You say what you mean. No hints, no roundabouts, no political packaging. That makes you "difficult" sometimes in situations where people prefer to dance around the truth.

But it also means: people know where they stand with you. Your feedback is usable. Your yes is a yes. You ask what you want to know instead of having the same conversation three times.

The flip side

Yes, directness can clash. Not every truth needs to be spoken. But the alternative — wrapping everything until no one knows what you mean — isn't the solution either.

"Too quiet"

You speak when you have something to say. You don't fill silences with noise. You listen more than you broadcast. In a world where everyone is screaming for attention, you choose less.

That's not passive. That's selective.

"Too precise"

You see what's actually there, not what people assume is there. You notice the error in the system, the inconsistency in the story, the detail that doesn't add up. You can't help it — it just catches your eye.

This isn't nitpicking. This is thoroughness. The same trait that's annoying in a casual conversation is exactly what you want in someone doing your taxes or reviewing your code.

"Too rigid"

You stick to what was agreed. If the rule is that we start at 10, you start at 10. If the plan was A, you do A — not suddenly B because someone changed their mind without saying so.

People call that rigid.

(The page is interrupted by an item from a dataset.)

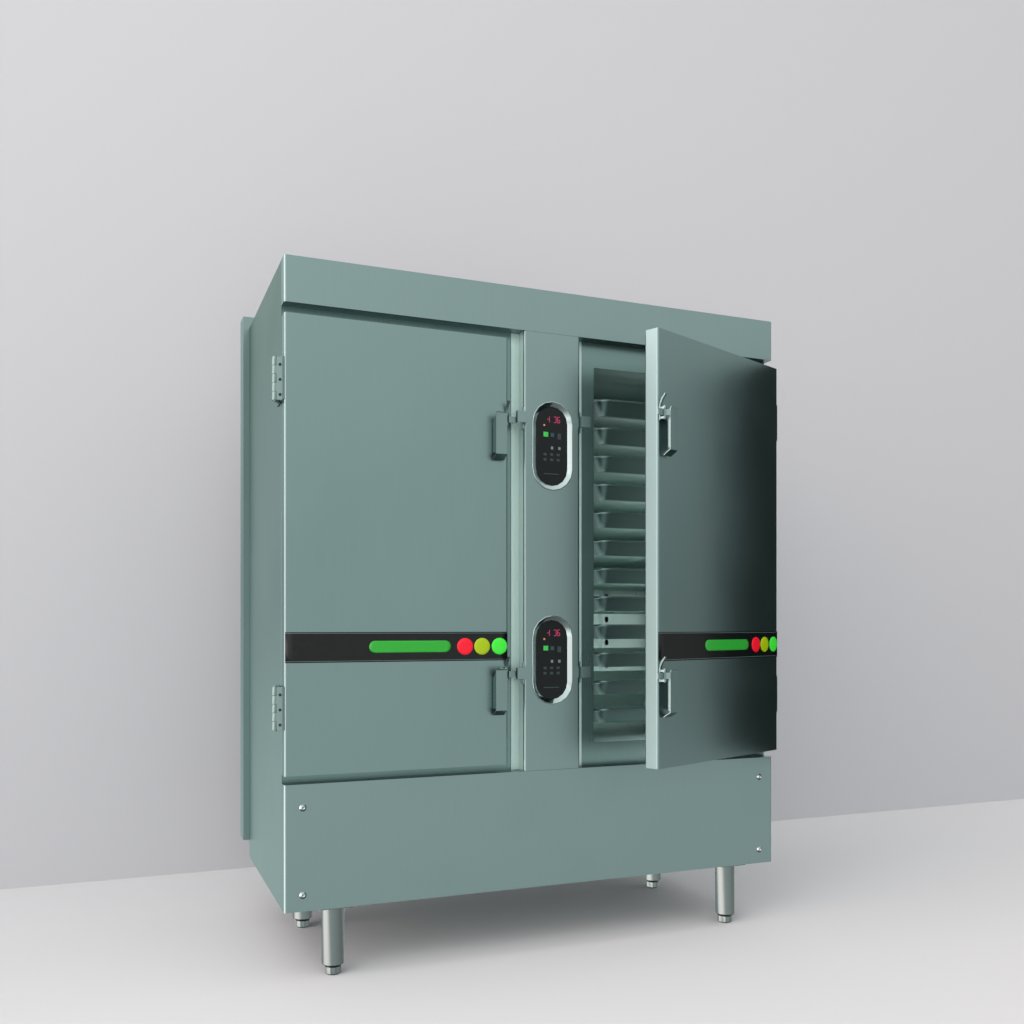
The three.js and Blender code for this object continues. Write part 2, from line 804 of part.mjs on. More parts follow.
// Bezel of a control panel: a capsule ring whose face slopes in to the glass, with a ledge behind it
function controlBezel() {
  const reach = bezelHeight / 2 - bezelWidth / 2;
  const outer = bezelWidth / 2;
  const glassRadius = outer - bezelRing + fitGap;
  const skirt = outer - bezelLip;
  const ledgeFront = bezelSink + glassThickness + 2 * fitGap;
  const section = [
    [outer, -fitGap],
    [skirt, -fitGap],
    [skirt, ledgeFront + ledgeGauge],
    [glassRadius - glassLedge, ledgeFront + ledgeGauge],
    [glassRadius - glassLedge, ledgeFront],
    [glassRadius, ledgeFront],
    [glassRadius, bezelSink],
    [outer - bezelShoulder, -bezelCrown],
    [outer, -bezelEdge],
  ];
  const loops = section.map(([radius, y]) => capsuleLoop(radius, reach).map(([x, z]) => [x, y, z])).reverse();
  return skin(loops, true);
}

// Glass of a control panel, with a ground edge
function controlGlass() {
  const reach = bezelHeight / 2 - bezelWidth / 2;
  const radius = bezelWidth / 2 - bezelRing;
  const back = bezelSink + fitGap + glassThickness;
  const stations = [
    [radius, back],
    [radius, bezelSink + fitGap + glassBevel],
    [radius - glassBevel, bezelSink + fitGap],
  ];
  const loops = stations.map(([edge, y]) => capsuleLoop(edge, reach).map(([x, z]) => [x, y, z]));
  return skin(loops, false);
}

// Door skin: a folded cover in the door's own frame, whose origin is on the hinge axis
function doorSkin() {
  const cover = foldedCover(doorWidth, doorHeight, doorThickness, doorEdgeRadius, sheet, sheet);
  return toGeometry(cover.translate([hingePivotOut + doorWidth / 2, -doorProud - hingePivotBack, doorFoot]));
}

// Loops in the plane of the door, each inset from the door's edge, at a distance behind its face
function doorLoops(stations) {
  const x = hingePivotOut + doorWidth / 2;
  const z = doorFoot + doorHeight / 2;
  return stations.map(([inset, behind, radius]) => (
    roundedLoop(doorWidth / 2 - inset, doorHeight / 2 - inset, radius)
      .map(([across, up]) => [x + across, behind - doorProud - hingePivotBack, z + up])
  ));
}

// Door liner: the inner sheet, pressed to a raised field that faces the chamber
function doorLiner() {
  const edge = sheet + fitGap;
  const face = doorThickness;
  const field = doorFieldInset + doorFieldSlope;
  const stations = [
    [field, face + doorFieldHeight, doorFieldRadius - doorFieldSlope],
    [doorFieldInset, face, doorFieldRadius],
    [edge, face, doorLinerInset],
    [edge, face - linerSheet, doorLinerInset],
    [doorFieldInset + linerSheet, face - linerSheet, doorFieldRadius],
    [field + linerSheet, face + doorFieldHeight - linerSheet, doorFieldRadius - doorFieldSlope],
  ];
  return skin(doorLoops(stations), false);
}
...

But those same people also complain when agreements aren't kept, when no one knows what the point was anymore, when everything constantly shifts. You're not rigid. You're consistent.

"Too much in your head"

You think. A lot. About things others have long forgotten. About scenarios that might never happen. About how something could be better, why something works the way it does, what someone meant by what they said.

Yes, that's exhausting. But it's also how you arrive at insights others don't have. You don't analyze because you want to — you analyze because that's how your brain works. Turning it off isn't an option. But acknowledging it is.

The point

This isn't an article about feeling great about yourself. It's not an "embrace your superpowers" story. It's simpler than that.

The traits you've always been "too" of didn't disappear when you grew up. They're still there. The only thing that's changed is that now you might understand where they come from.

And if you know that, then you can stop trying to push them away. Then you can look at where they do work. Not everywhere. Not always. But somewhere.

You're not too much. You're just a lot. And "a lot" isn't automatically a problem.